When Malacañang was finally searched, the stashes of artworks, nick-nacks and doodads that were found there included 2,700 pairs of shoes belonging to Imelda. A month after the Marcoses fled the Philippines, Lance Morrow wrote an essay, "
The Shoes of Imelda Marcos" for Time.

"The parable of Imelda's shoes has something to teach. She could never wear them all. Nor could the Marcos family, one suspects, manage to spend the billions of dollars they plundered from the Philippines. . . . The Marcos plundering seems ultimately a cheerless affair, covert though sometimes ostentatious, avaricious though often prodigal. Christ said, 'If thou wilt be perfect, go and sell that thou hast, and give to the poor, and thou shalt have treasure in heaven.' Marcos did not wish to wait. He turned Christianity upside down. He took nourishment from the mouths of the poor and transformed it into his treasure on earth. Such venality is not a matter of either Freud or metaphysics. It is just a brutal habit, the crocodile reflex of a man too long in power. It is a subdivision of the banality of evil."

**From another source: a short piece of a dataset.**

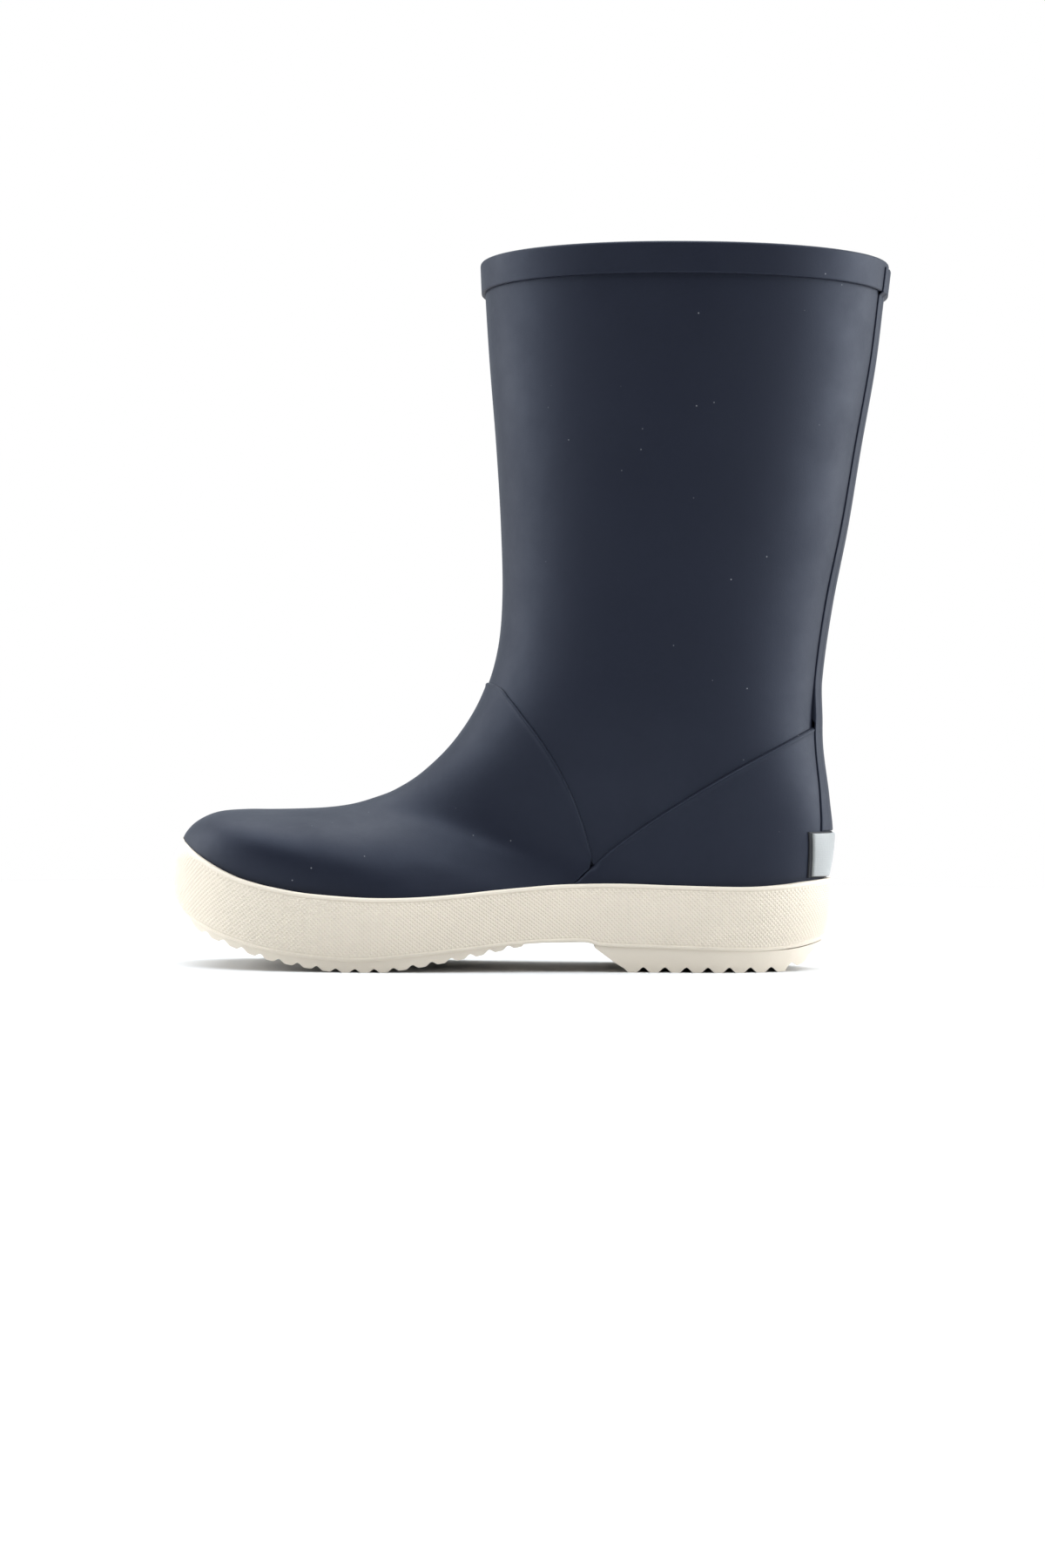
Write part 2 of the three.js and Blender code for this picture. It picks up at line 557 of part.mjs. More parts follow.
const PIECES = {
  leg_shell: [legShell, navyRubber],
  vamp: [vamp, navyRubber],
  heel_counter: [heelCounter, navyRubber],
  toe_puff: [toePuff, board],
  heel_stiffener: [heelStiffener, board],
  top_band: [topBand, navyRubber],
  back_strip: [backStrip, navyRubber],
  reflector_backing: [reflectorBacking, backing],
  reflective_patch: [reflectivePatch, film],
  leg_lining: [legLining, knit],
  foot_lining: [footLining, knit],
  back_seam_tape: [backSeamTape, fabric],
  insole_board: [insoleBoard, board],
  footbed: [footbed, foam],
  footbed_cover: [footbedCover, fabric],
  forefoot_filler: [forefootFiller, cork],
  heel_filler: [heelFiller, cork],
  shank: [shank, steel],
  foxing: [foxing, creamRubber],
  outsole: [outsole, creamRubber],
  heel_block: [heelBlock, creamRubber],
};

function toGeometry(body) {
  const { vertProperties, triVerts } = body.getMesh();
  const geometry = new THREE.BufferGeometry();
  geometry.setAttribute("position", new THREE.BufferAttribute(new Float32Array(vertProperties), 3));
  geometry.setIndex(new THREE.BufferAttribute(new Uint32Array(triVerts), 1));
  return geometry.toNonIndexed();
}

const boot = new THREE.Group();
for (const [name, [make, material]] of Object.entries(PIECES)) {
  const geometry = toGeometry(make());
  geometry.computeVertexNormals();
  const mesh = new THREE.Mesh(geometry, material);
  mesh.name = name;
  boot.add(mesh);
}

// Stand the boot on the ground with its footprint's middle at the origin.
const box = new THREE.Box3().setFromObject(boot);
boot.position.set(-(box.min.x + box.max.x) / 2, -(box.min.y + box.max.y) / 2, -box.min.z);

export default boot;
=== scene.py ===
"""Deck boot: the visible pieces and finishes of a lined rubber boot, built round its packed frame."""

import json
import math

import bmesh
import bpy
import numpy as np
from mathutils import Matrix, Vector
from mathutils.bvhtree import BVHTree


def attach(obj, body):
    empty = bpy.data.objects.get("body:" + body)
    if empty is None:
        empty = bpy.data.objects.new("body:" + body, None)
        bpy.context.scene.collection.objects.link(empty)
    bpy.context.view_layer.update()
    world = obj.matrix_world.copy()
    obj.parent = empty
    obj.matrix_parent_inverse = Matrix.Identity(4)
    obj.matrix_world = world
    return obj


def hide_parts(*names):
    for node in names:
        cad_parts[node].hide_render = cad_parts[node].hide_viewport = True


bl_info = {
    "name": "Deck boot",
    "version": (1, 0, 0),
    "blender": (4, 5, 0),
    "location": "View3D > Sidebar > Deck boot",
    "description": "Builds a rubber deck boot: panels, bands, knurled foxing, tread, linings and finishes",
    "category": "Add Mesh",
}

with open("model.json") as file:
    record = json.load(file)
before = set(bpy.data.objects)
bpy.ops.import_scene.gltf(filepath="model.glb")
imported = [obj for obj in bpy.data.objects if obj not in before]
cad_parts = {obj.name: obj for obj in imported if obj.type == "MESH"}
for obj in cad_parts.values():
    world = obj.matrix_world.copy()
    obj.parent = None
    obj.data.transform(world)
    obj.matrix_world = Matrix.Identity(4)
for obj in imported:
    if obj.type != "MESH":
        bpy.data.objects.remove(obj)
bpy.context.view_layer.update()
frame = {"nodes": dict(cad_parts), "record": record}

# ---------------------------------------------------------------- the last, in millimetres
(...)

What makes the image of those 5,400 shoes especially obscene for Filipinos is that owning one pair is a status symbol when so many will either never own them or will never have a life in which shoes would be practical. Instead, the majority of Filipinos wear flip-flops, or "tsinelas" (a word, like so many others in Tagalog, borrowed from the Spanish).

But in a world that rewards excessive greed, that allows a tiny handful of people to own almost everything and that can impoverish everyone else in the world by impetuously trying to increase their wealth, Imelda is perfectly at home. If those shoes could walk, they'd be marching over the bodies of the protesters who are trying to "occupy" Wall Street.


*Ferdinand was carried aboard a C-9 on a stretcher, while his family and their belongings, along with some 49 "supporters" were loaded aboard a C-141.